A apresentação, podendo ser mais ou menos espontânea, deverá ser realizada entre grupos, ou seja, com um grupo a representar e outro a assistir. Esta pode seguir moldes dramáticos convencionais ou não. 

Sobre a primeira hipótese, sugere-se a criação e desenvolvimento cénico de uma improvisação regida pelos seguintes momentos: 

  • Algo acontece – exposição do problema e seu contexto;
  • Algo tem que ser feito – procura pela resolução do problema; 
  • Algo é feito – resolução do problema.

Retroação

Neste momento pretende-se que, se ouçam os participantes, que estes se ouçam entre si, e que, na soma disto tudo, se caminhe para sessões cada vez mais conectadas com as realidades do grupo. 

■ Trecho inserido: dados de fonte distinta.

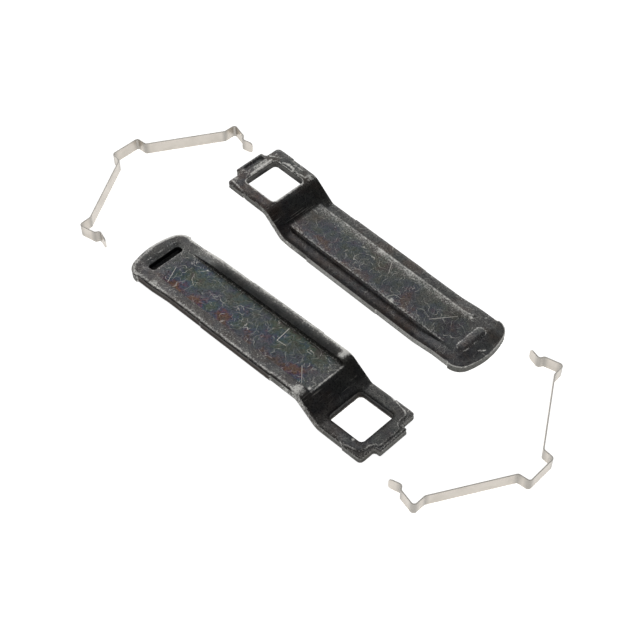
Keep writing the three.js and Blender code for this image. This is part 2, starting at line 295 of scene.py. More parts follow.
def distance_to(points, loop):
    """Distance from each point to a closed polyline."""
    best = np.full(len(points), 1e9)
    for a, b in zip(loop, np.roll(loop, -1, axis=0)):
        edge = b - a
        t = np.clip((points - a) @ edge / (edge @ edge), 0.0, 1.0)
        gap = points - a - t[:, None] * edge
        best = np.minimum(best, np.hypot(gap[:, 0], gap[:, 1]))
    return best


def inside(points, loop):
    """Even-odd test of each point against a closed polyline."""
    found = np.zeros(len(points), bool)
    x, y = points[:, 0], points[:, 1]
    for (ax, ay), (bx, by) in zip(loop, np.roll(loop, -1, axis=0)):
        if ay == by:
            continue
        crosses = (ay > y) != (by > y)
        at = ax + (y - ay) * (bx - ax) / (by - ay)
        found ^= crosses & (x < at)
    return found


# ---- The bar's two faces ----
def rounded_path(corners, radii, steps):
    """Stations (x, y, heading) along a path whose inner corners are rounded."""
    points = [np.array(c, float) for c in corners]
    stations = []
    for i, point in enumerate(points):
        before, after = points[max(i - 1, 0)], points[min(i + 1, len(points) - 1)]
        if i in (0, len(points) - 1):
            ahead = after - before
            stations.append((*point, math.atan2(ahead[1], ahead[0])))
            continue
        into, out = point - before, after - point
        turn = math.atan2(into[0] * out[1] - into[1] * out[0], into @ out)
        into /= np.linalg.norm(into)
        radius, side = radii[i - 1], math.copysign(1.0, turn)
        start = point - into * radius * math.tan(abs(turn) / 2)
        centre = start + side * radius * np.array([-into[1], into[0]])
        first = math.atan2(into[1], into[0])
        for k in range(steps + 1):
            heading = first + turn * k / steps
            spoke = side * radius * np.array([math.sin(heading), -math.cos(heading)])
            stations.append((*(centre + spoke), heading))
    return np.array(stations)


def side_curves():
    """The sheet's channel side and rib side in side view, as two polylines of (x, z)."""
    middle = SHEET / 2
    corners = [
        (-12.0, JOGGLE + middle), (JOGGLE_FROM, JOGGLE + middle), (JOGGLE_TO, middle),
        (END_RAMP[0], middle), (END_RAMP[1], END_RISE + middle), (BAR_END + 8.0, END_RISE + middle),
    ]
    path = rounded_path(corners, [BEND_RADIUS, BEND_RADIUS, RAMP_RADIUS, RAMP_RADIUS], 16)
    normal = np.stack([-np.sin(path[:, 2]), np.cos(path[:, 2])], axis=1)
    return path[:, :2] - middle * normal, path[:, :2] + middle * normal


UNDER_CURVE, OVER_CURVE = side_curves()


def rib_level(x):
    fade = np.clip((x - RIB_FADE[0]) / (RIB_FADE[1] - RIB_FADE[0]), 0.0, 1.0)
    return RIB_RISE + (END_RISE - RIB_RISE) * fade


def tip_fall(x, y):
    across = 1.0 - 0.6 * np.clip(np.abs(y) / HEAD_HALF, 0.0, 1.0) ** 2
    return TIP_CURL * smooth(*TIP_CURL_SPAN, x) * across


def edge_fall(distance, roll):
    """How far a rolled edge has dropped at a distance inside the outline."""
    width, depth, power = roll
    return depth * np.clip(1.0 - distance / width, 0.0, 1.0) ** power


def coin_inset(x, y, to_edge):
    """Distance inside the coined ledge's inner line, negative on the ledge."""
    cx, cy = COIN_CORNER
    side_y = np.abs(y)
    turned = EAR_HALF - cy - np.hypot(cx - x, side_y - cy)
    inset = np.where((x < cx) & (side_y > cy), turned, to_edge)
    width = COIN_WIDTH * np.clip((COIN_RUN_OUT[0] - x) / (COIN_RUN_OUT[0] - COIN_RUN_OUT[1]), 0.0, 1.0)
    return inset - width


def coin_fall(x, y, to_edge):
    """Depth of the coined ledge round the ears and the tongue, with a trench where the tongue leaves it."""
    inset = coin_inset(x, y, to_edge)
    reach = smooth(12.5, 11.0, x)
    trench = 0.4 * line_glow(inset + 0.55, 0.4) * smooth(8.0, 6.5, np.abs(y)) * (x < 0.5)
    return reach * (COIN_DEPTH * smooth(0.1, -0.3, inset) + 0.06 * np.maximum(-inset, 0.0)) + trench


def slot_distance(x, y, size, corner):
    """Signed distance to a rounded rectangle at the pocket's centre, negative inside."""
    dx = np.abs(x - POCKET_X) - (size[0] / 2 - corner)
    dy = np.abs(y) - (size[1] / 2 - corner)
    outside = np.hypot(np.maximum(dx, 0.0), np.maximum(dy, 0.0))
    return outside + np.minimum(np.maximum(dx, dy), 0.0) - corner


def pocket_distance(x, y):
    return slot_distance(x, y, POCKET_SIZE, POCKET_CORNER)


def bump_distance(x, y):
    return slot_distance(x, y, BUMP_SIZE, BUMP_SIZE[0] / 2)


def rib_swing(x, y):
    """How far the rib's crest swings outwards towards the rounded end."""
    share = np.clip((x - RIB_TAPER[0]) / (RIB_TAPER[1] - RIB_TAPER[0]), 0.0, 1.0)
    return np.where(y > 0, RIB_SWING, -0.3) * share ** 2


def under_height(x, y, to_edge, to_hole):
    """Channel side of the bar."""
    base = np.interp(x, UNDER_CURVE[:, 0], UNDER_CURVE[:, 1])
    wall = smooth(CHANNEL_WALL[1], CHANNEL_WALL[0], np.abs(y))
    z = base + wall * soft_positive(rib_level(x) - base, 0.3)
    z += edge_fall(to_edge, ROLL_UNDER) + coin_fall(x, y, to_edge) + 0.6 * edge_fall(to_hole, ROLL_HOLE)
    rim = pocket_distance(x, y)
    lee = smooth(POCKET_X, POCKET_X + 2.0, x)
    z += (0.08 + 0.30 * lee) * np.clip(1.0 - np.maximum(rim, 0.0) / (0.5 + POCKET_LEE * lee), 0.0, 1.0) ** 1.4
    z += (POCKET_DEPTH - 0.4 * lee) * smooth(0.0, -0.35, rim)
    return z - tip_fall(x, y)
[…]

As atividades contempladas neste momento poderão ser as mais variadas. Desde uma simples conversa informal no final da sessão à criação de diários de bordo. Em suma, tudo o que permita a expressão da opinião dos participantes e a sua participação na condução das sessões seguintes poderá ser aceite. 

Para além disto, importa ter em mente que nem sempre as intervenções dos participantes têm que estar ligadas diretamente às sessões. A exploração de assuntos levantados nas atividades ou exemplos histórias de vida são bem-vindas. 

 


[1] Termo “kit de ferramentas” é inspirado no título, Toolkit: Desbravar, do livro produzido pela companhia A Pele. Toolkit: Desbravar é abordado novamente numa das fichas de atividades novelares deste livro (Super-Heroínas).  

[2] Time to Change, 2022.

[3] Chacra (1999). 

[4] Os momentos que apresentamos partem da tradução e interpretação aos momentos designados para progressão das sessões de expressão dramática em Beuchamp, H. (1997) Apprivoiser le théâtre. Loguiques. Para maior aprofundamento dos momentos aqui apresentados, recomendamos a leitura do livro supracitado.